Feng Sun Chen’s first book is Butcher’s Tree from Black Ocean. She is also the author of chapbooks Ugly Fish, Paul Thek, and blud (Radioactive Moat and Spork Press). Recent poems appear in Conduit, >Kill Author, and Claudius App.
Monkeybicycle: In the acknowledgements for Butcher’s Tree you thank the editors at Black Ocean for putting up with what you call your “Amorphousness.” Can you tell us the story behind that light-hearted apology?
Feng Sun Chen: The revision/editing process of Butcher’s Tree must have been rather frustrating for the editors because I changed so much of it so fast, I think Janaka said at one point it was like reading a whole different book when I sent the 4th or 5th draft. It was hard for me to settle myself, and I had all sorts of apprehensions and anxieties about the poems, but it worked out in the end.
Mb: “Milk Vein”, the opening section of Butcher’s Tree, is filled with bones and redness and teeth. Where do these images come from?
FSC: Sometimes I think about how tumors often contain strange growths of teeth and hair. At the time these poems were written, I was trying to articulate a very particular feeling that I could sort of connect to very tightly wound fists, knuckle bones close to bursting out of the skin. The energy that makes you want to tear flesh from bones or crush something with your teeth.
Mb: In several places, particularly in “Wolf Teeth”, you collage violence with nature.
I purchase a book on violence. The guns in the glossy pages line up
in a pretty garden spree, deep with chambers
It is actually a book about the body.
The moral is Open the Body like the Goose’s, the one filled with golden eggs.
I hear the cracking of the blue shell of dawn
as I look from page to leaf to page. Thin like skins.
Is this mixture a conscious or subconscious combination?

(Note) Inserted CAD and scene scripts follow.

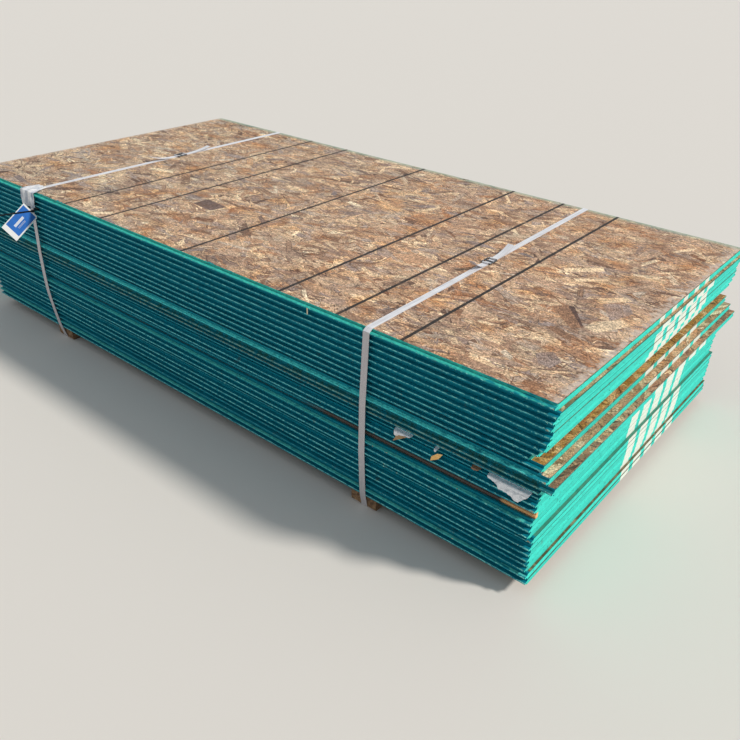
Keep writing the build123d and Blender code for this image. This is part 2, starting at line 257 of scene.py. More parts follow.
def pressed_strands(add, place):
    """Colour and height of pressed strands, in three crossing lays of long cells some 100 mm by 20 mm."""
    colour = None
    height = None
    for turn, shift, part in ((-24, 0.3, 1.0), (6, 7.1, 0.6), (27, 3.7, 0.45)):
        laid = add("Mapping", {
            "Vector": place, "Location": (shift, shift, 0), "Rotation": (0, 0, math.radians(turn)),
            "Scale": (10, 50, 50),
        })[0]
        cells = add("TexVoronoi", {"Vector": laid, "Scale": 1.0})
        split = add("SeparateColor", (cells["Color"],))
        tone = add("ValToRGB", (split[0],))
        set_stops(tone, STRAND_STOPS)
        chosen = add("Math", (split[1], part), operation="LESS_THAN")[0]
        if colour is None:
            colour, height = tone[0], split[2]
            continue
        colour = add("Mix", {0: chosen, 6: colour, 7: tone[0]}, data_type="RGBA")[2]
        height = add("Mix", {0: chosen, 2: height, 3: split[2]}, data_type="FLOAT")[0]
    # Fibres 1.4 mm apart
    fibres = drawn_noise(add, place, (30, 700, 700), 3.0)
    shade = add("MapRange", (fibres, 0.25, 0.75, 0.78, 1.15))[0]
    colour = add("VectorMath", {0: colour, "Scale": shade}, operation="SCALE")[0]
    return colour, height


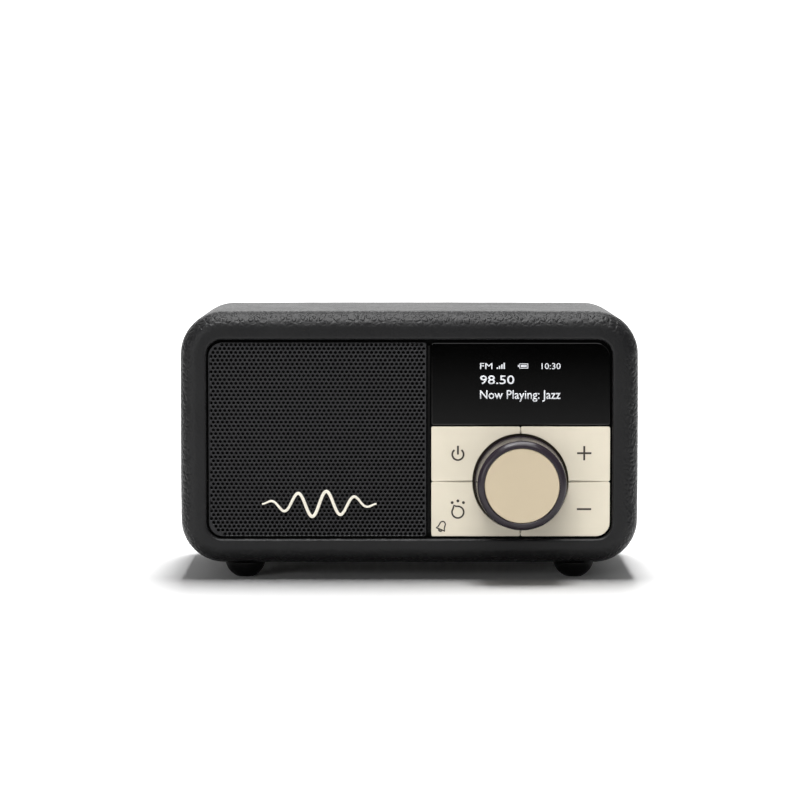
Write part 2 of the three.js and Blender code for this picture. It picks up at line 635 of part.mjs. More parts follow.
// USB-C receptacle: an oval shell with a tongue inside.
function makeUsbSocket() {
  const mouth = PANEL_BACK - 1.3;
  const oval = (trim, y0, y1) => {
    const [x, z] = [USB_WIDTH / 2 - trim, USB_HEIGHT / 2 - trim];
    return slab(rectangle(-x, x, -z, z, Array(4).fill(z - 0.01), 4), y0, y1);
  };
  return oval(0, SOCKET_FRONT, mouth)
    .subtract(oval(0.35, mouth - 6, mouth + 1))
    .add(block(-3.3, 3.3, mouth - 6.5, mouth - 0.6, -0.35, 0.35));
}
add(place(radio, USB_X, 0, SOCKET_Z), 'usb_c_socket', makeUsbSocket(), STEEL);

const jack = block(-3.5, 3.5, SOCKET_FRONT, PANEL_FRONT - 0.5, -3.5, 3.5)
  .add(cylinder(JACK_BARREL, PANEL_FRONT - 2, PANEL_BACK - 1, 20))
  .subtract(cylinder(1.8, PANEL_FRONT - 6, PANEL_BACK, 16));
add(place(radio, JACK_X, 0, SOCKET_Z), 'headphone_socket', jack, BLACK_PLASTIC);

// Two cells side by side in one sleeve, in a tray on the case floor.
const TRAY = { left: -9.8, right: 58.6, front: 18, back: 58, wall: 1.2, bottom: FLOOR_TOP + FIT };
const tray = block(TRAY.left, TRAY.right, TRAY.front, TRAY.back, TRAY.bottom, TRAY.bottom + 9)
  .subtract(block(TRAY.left + TRAY.wall, TRAY.right - TRAY.wall, TRAY.front + TRAY.wall,
    TRAY.back - TRAY.wall, TRAY.bottom + TRAY.wall, TRAY.bottom + 12));
add(radio, 'battery_tray', tray, BLACK_PLASTIC);

const CELL_RADIUS = 9.2;
function makeBattery() {
  const section = [
    ...arc(-CELL_RADIUS, 0, CELL_RADIUS, 90, 270, 10),
    ...arc(CELL_RADIUS, 0, CELL_RADIUS, -90, 90, 10),
  ];
  const geometry = new THREE.ExtrudeGeometry(shape(section), { depth: 65, bevelEnabled: false });
  return solid(geometry.rotateX(Math.PI / 2).rotateZ(Math.PI / 2));
}
const battery = add(radio, 'battery_pack', makeBattery(), CELL_WRAP);
battery.position.set(-8.1, (TRAY.front + TRAY.back) / 2, TRAY.bottom + TRAY.wall + CELL_RADIUS + FIT);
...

FSC: Probably both. I’m not sure how to tell the difference sometimes, but I know I’m a very intuitive writer, whatever that might mean!
Mb: In that same second section, many of the poems are much longer than in the previous. What dictates a poem’s length for you? Do you simply keep working on a piece until it is done, or do you have pre-conceived lengths in mind for certain poems?
FSC: I don’t usually have set lengths for poems before I start them. Most poems I write end when I feel like a mood has been exhausted, or if I feel like I managed to articulate what I wanted. Endings are the most difficult and often feel fake, like a very deeply ingrained bad habit in me that compels me to wrap things up with a nice note. I think I liked having neater endings for some of the poems here because I was consciously working with narratives, mangled folklores, and I wanted to provide the feeling of hearing a fable or parable, which tend to have distinct endings. So the length would often depend on when the mysterious feeling seems to arrive.
Mb: The final movement of Butcher’s Tree, “Grendel is a Woman”, focuses new energy on one of the most canonical pieces of classic literature. How did this concentration come about, and why the impetus to shake and shift its roots?
FSC: It might be a selfish attempt to force a relationship to something I feel alienated from. My detachment from most canonical works allows me to be pretty brutal with how I influence, get influenced by, and how I mutilate them. At the time, I was thinking about the monstrosity of marginalized bodies, how lonely it is to be monstrous. I was also thinking about gender, genre, and the violence that is necessary to maintain demarcations between categories of each, the “sacrifice” that is expected when you inhabit a single, coherent one, particularly if feminine or female, the contradictory desires that are compounded within that performance. I’ve always sympathized the most with the villain, the alien, the “outsider,” and maybe this is due to growing up as a non-white immigrant in an absurd country. Heroes are so boring and unrelatable to me, of course I wanted to write through the voice of the alien.